Accuracy of current Arctic springtime water vapour estimates, assessed by Raman lidar

Abstract

Current estimates of Arctic water vapour, obtained using reanalysis, numerical weather predictions and satellite products may be biased due to the concentration of moisture in the lowest levels, below 2–3 km. Here we investigate the water vapour content of the atmosphere during 2 weeks in May 2016, as estimated with (a) the ECMWF/Integrated Forecast System reanalyses; (b) Weather Research and Forecasting (WRF) simulations at high resolution; and (c) satellite retrievals from AIRS/Aqua and IASI/MetOp. We compare such estimates to a unique dataset of uninterrupted Raman lidar observations obtained at Hammerfest, Norway (70°N, 24°E), within the framework of the Pollution in the ARCtic System (PARCS) project.
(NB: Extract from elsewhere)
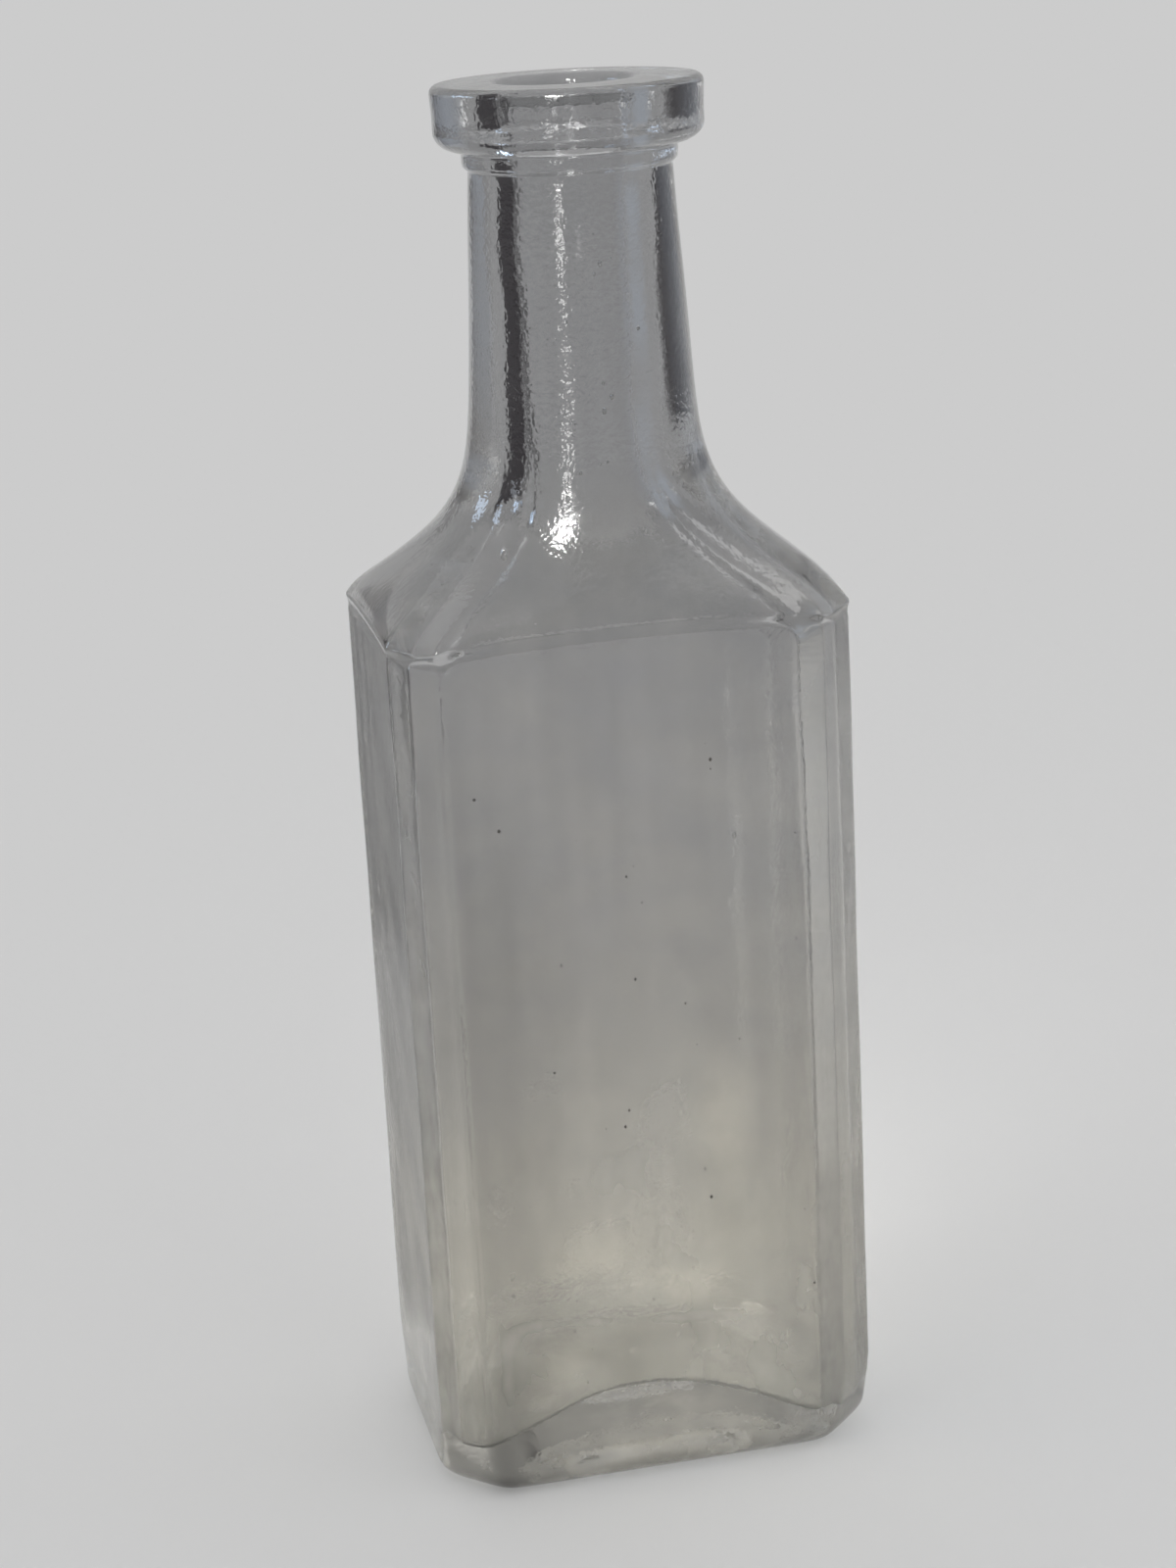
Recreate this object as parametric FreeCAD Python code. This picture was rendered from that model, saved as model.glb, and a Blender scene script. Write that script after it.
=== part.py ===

Ground‐based lidar profiles were acquired between 150 and 4,000 m altitude, with a vertical and temporal resolution of 15–200 m and 30 min, respectively. A strong variability of the water vapour field was observed in the lower troposphere in this period, ranging 0.43–6.35 g/kg. Dry air intrusions from the polar vortex, alternating with wet air intrusions associated with lows over the ocean have been revealed, creating strong gradients of water vapour, of the order of 2 g/kg per hour and per km. The satellite retrievals showed a good correlation with the measurements, despite a relatively large dispersion and a slight dry bias of the IASI level 2 product (standard deviation up to 1.5 g/kg). The ECMWF/IFS reanalysis and WRF both showed a wet bias below 1 km altitude (+0.4 g/kg), coherent with previous comparisons that made use of radiosondes.